Alter the charge transport orientation of aromatic polyimide by induction effect to achieve superior high-temperature capacitance performance

Abstract

Aerospace, electric vehicles, and other particular application scenarios place higher demands on the applicable electric field and temperature of capacitors. Polyimide, as the most ideal and widely studied high-temperature capacitor dielectric material, has poor insulation performance under extreme conditions. The main reason is that many conjugated π-bonds on its aromatic rings provide channels for the movement of free electrons, this phenomenon is more intense in high-temperature and high-field environments, which accelerates the high-temperature performance degradation of polyimide.
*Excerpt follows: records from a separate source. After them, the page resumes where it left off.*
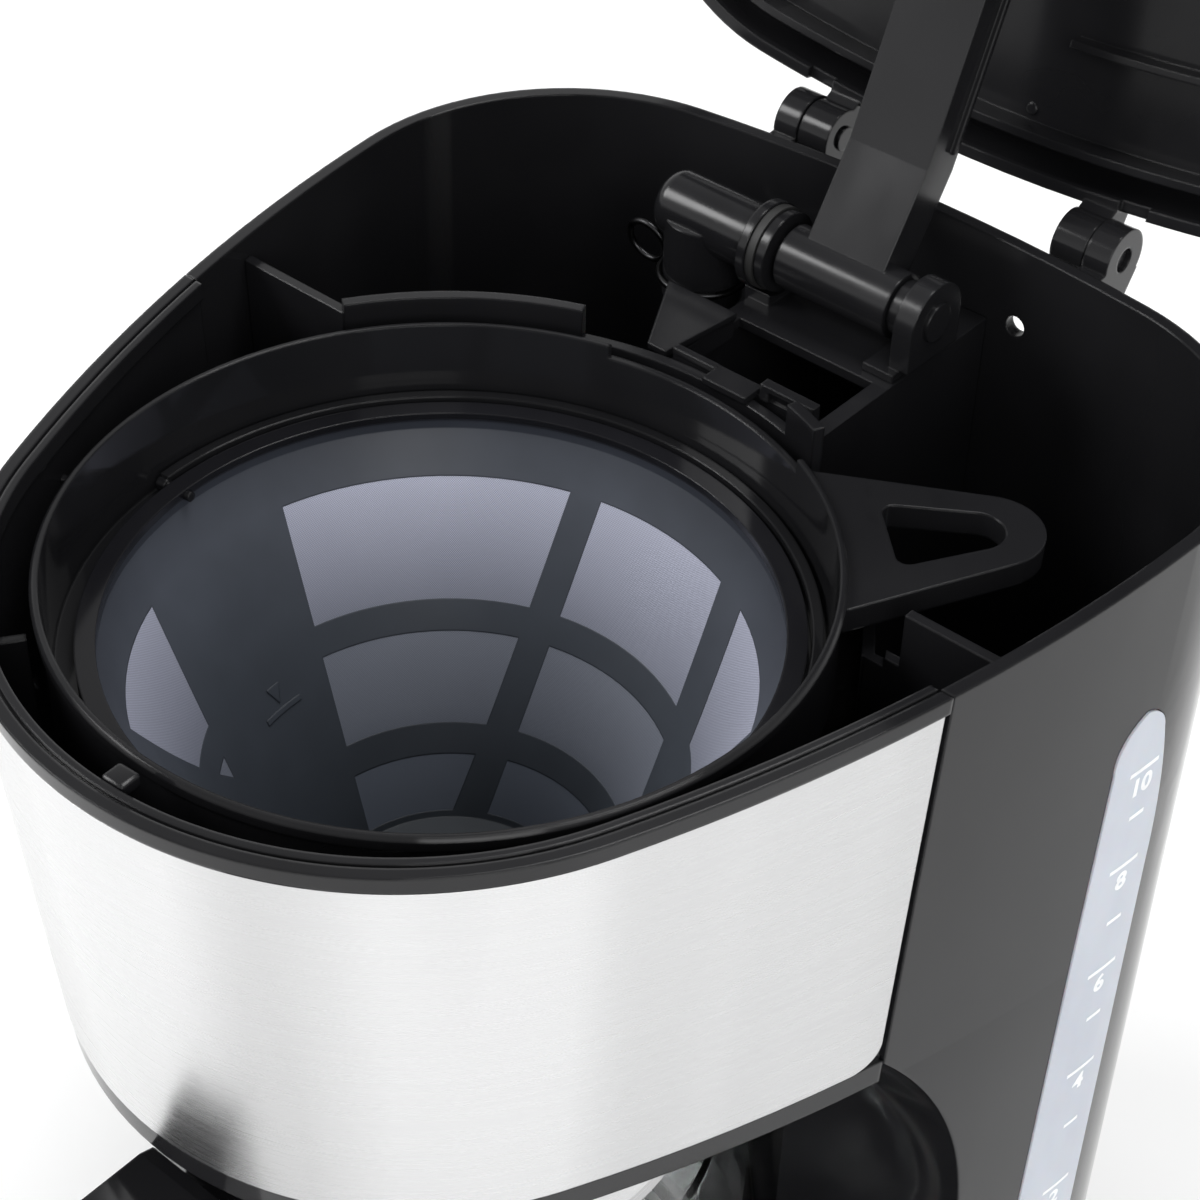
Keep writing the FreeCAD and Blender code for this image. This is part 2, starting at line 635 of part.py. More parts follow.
def arm_side(grow):
    """Side outline of the lowered arm: a short rising stretch, then level over the basket."""
    rise = ARM_LOW * math.sin(math.radians(ARM_BEND))
    bend_y = ARM_Y - ARM_LOW * math.cos(math.radians(ARM_BEND))
    mid = ARM_Z + rise
    h = ARM_T / 2 + grow
    return [(ARM_Y, ARM_Z - h), (bend_y, mid - h), (ARM_TIP_Y - grow, mid - h),
            (ARM_TIP_Y - grow, mid + h - 2), (ARM_TIP_Y + 2 - grow, mid + h),
            (bend_y, mid + h), (ARM_Y, ARM_Z + h)]


def raised(shape):
    """Swings a piece drawn on the lowered arm up to where it rests with the lid open."""
    shape.rotate(V(0, ARM_Y, ARM_Z), V(1, 0, 0), -ARM_SWING)
    return shape


def arm_split():
    """Block above the parting line of the arm's two halves."""
    mid = ARM_Z + ARM_LOW * math.sin(math.radians(ARM_BEND)) + 1.4
    return box(-40, 40, -60, ARM_Y - ARM_LOW - 3, mid, mid + 30)


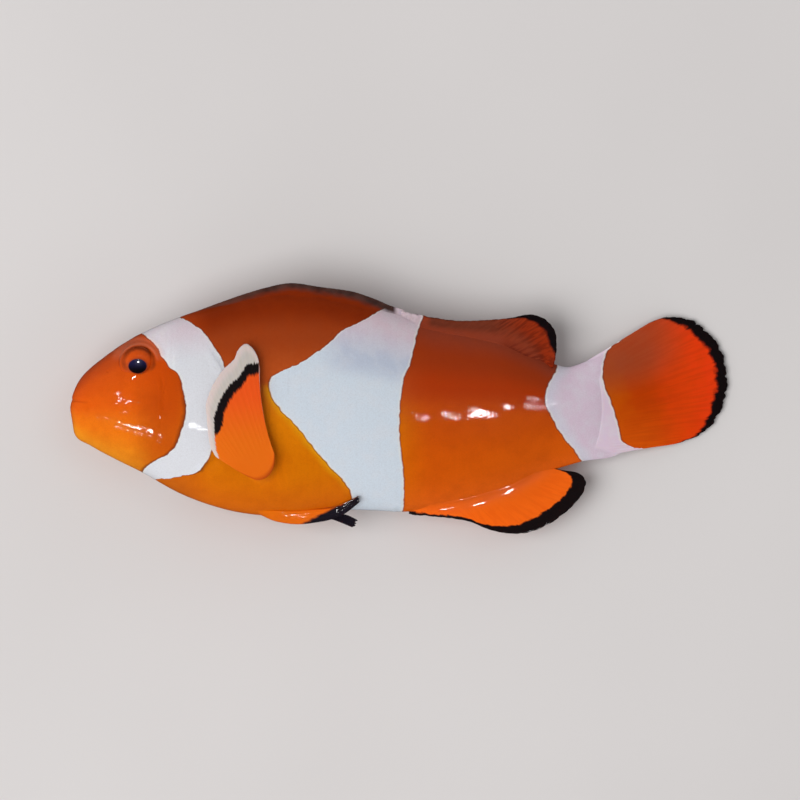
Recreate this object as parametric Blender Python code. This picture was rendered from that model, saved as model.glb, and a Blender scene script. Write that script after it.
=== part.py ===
"""A clownfish lying on its right flank, with its back fin folded and its left breast fin laid forward.

The head points to -X, the back to +Y, and the left flank faces up, +Z. The row's origin is on the
floor under the middle of the fish. Outlines are drawn in millimetres, with x behind the snout and y
above the mouth, on a fish of DRAWN_LENGTH from snout to tail root, and follow STANDARD_LENGTH.
"""

import math

import bmesh
import bpy
from mathutils import Vector

# Driving dimensions, in metres
STANDARD_LENGTH = 0.0724  # snout to the root of the tail fin
BODY_WIDTH = 0.0138  # greatest width, across both flanks

# Everything below is in millimetres of the drawing
DRAWN_LENGTH = 72.4
UNIT = STANDARD_LENGTH / DRAWN_LENGTH
HALF_WIDTH = BODY_WIDTH / UNIT / 2

GAP = 0.3  # free space between neighbouring pieces
FIN_HALF = 0.3  # half the thickness of a fin at its margin
FLAT_DEPTH = 0.15  # how much of the lower flank the floor takes away
REACH = 30.0  # half the height of a cutter, past every surface

RINGS = 44
RING_POINTS = 30
NOSE_BLUNTNESS = 0.08  # share of the body over which the rings crowd towards the snout
BODY_END = 75.4

SECTION_POWER = 2.1  # shape of a cross-section: 2 and 0.5 would be an ellipse
SECTION_ROUNDNESS = 0.58

# (distance behind the snout, height over the mouth)
BACK_LINE = [(0, -0.8), (1, 2.6), (4.2, 5.7), (10.3, 9.5), (19, 12.8), (26.4, 14.7), (31, 14.95),
             (38, 13.9), (48.4, 10.8), (58.7, 8.6), (63.5, 6.3), (67.6, 4.6), (70.3, 5.3), (75.4, 7.9)]
BELLY_LINE = [(0, -1.2), (0.4, -4.2), (2.6, -6.2), (9.2, -9.7), (15.7, -13.2), (22.3, -15.3),
              (28.6, -15.9), (38, -15.1), (48.4, -15.2), (58.7, -12.9), (65.5, -9.9), (70, -8.5),
              (75.4, -7.9)]
WIDEST_LEVEL = [(0, -1.0), (5, 0.6), (14, 0.8), (28, -0.2), (48, -1.4), (62, -1.6), (75.4, -0.7)]
# (distance behind the snout, share of the greatest half width)
WIDTH_LINE = [(0, 0.02), (0.4, 0.24), (1, 0.36), (2.6, 0.5), (5, 0.64), (9.2, 0.79), (14, 0.91),
              (20, 0.985), (25, 1), (32, 0.985), (40, 0.92), (48, 0.83), (56, 0.68), (62, 0.53),
              (67, 0.385), (72, 0.25), (75.4, 0.17)]
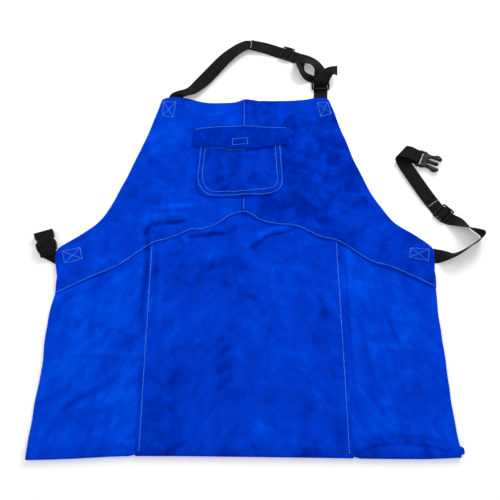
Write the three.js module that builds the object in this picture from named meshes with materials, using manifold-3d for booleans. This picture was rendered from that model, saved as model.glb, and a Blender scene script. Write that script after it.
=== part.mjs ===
import * as THREE from 'three';
import { mergeVertices } from 'three/addons/utils/BufferGeometryUtils.js';
import Module from 'manifold-3d';

// A split-leather work apron lying flat on a table: two bib panels, three skirt panels folded
// under at the bottom, a chest pocket with its flap, and black webbing straps with their buckles.
// Millimetres, +Z up. +X is the viewer's right, +Y runs from the skirt up to the neck.
// The modelling origin is on the table, on the centre line, level with the waist corners.

// Leather sizes
const LEATHER = 1.4;
const LAYER_GAP = 0.6;
const APRON_WIDTH = 600;
const BIB_TOP_WIDTH = 302;
const BIB_HEIGHT = 307;
const SKIRT_DROP = 325;
const TURN_UNDER = 155;

// The chevron seam between bib and skirt, from its apex down to the sides
const CHEVRON_APEX = 72;
const CHEVRON_DEPTH = 147;

// Seams: where the upper panel's edge runs, and how far the lower panel goes on under it
const SIDE_SEAM_LEFT = 152;
const SIDE_SEAM_RIGHT = 158;
const SIDE_SEAM_LAP = 14;
const CHEVRON_LAP = 14;
const BIB_SEAM = -1;
const BIB_SEAM_LAP = 19;
const RAMP = 10;
const CELL = 24;
const STACK = LEATHER + LAYER_GAP;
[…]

Herein, we propose a molecular structure strategy to design high-temperature capacitance performance polymer dielectrics based on the induction effect. Both the experimental and density functional theory calculation results indicate that the polar functional groups -CF₃ and –OCH₃ can lead to a strong induction effect, which changes the direction of electron transport on the aromatic ring, serve to weaken the free-sharing ability of electrons in the conjugated π bond, increases the energy levels of PI and induces the formation of local deep traps in the polymer films, which significantly restrains charge carrier transport, ultimately improves the high-temperature capacitance property for aromatic polyimide. The resultant polymer film exhibits an excellent discharged energy density (U_d) of 7.9 J/cm³ at 150 °C and 810.3 MV/m. Meanwhile, it maintains excellent stability at over 100,000 fatigue tests and 500 MV/m. Hopefully, it will provide theoretical and technical support for developing high-performance capacitors.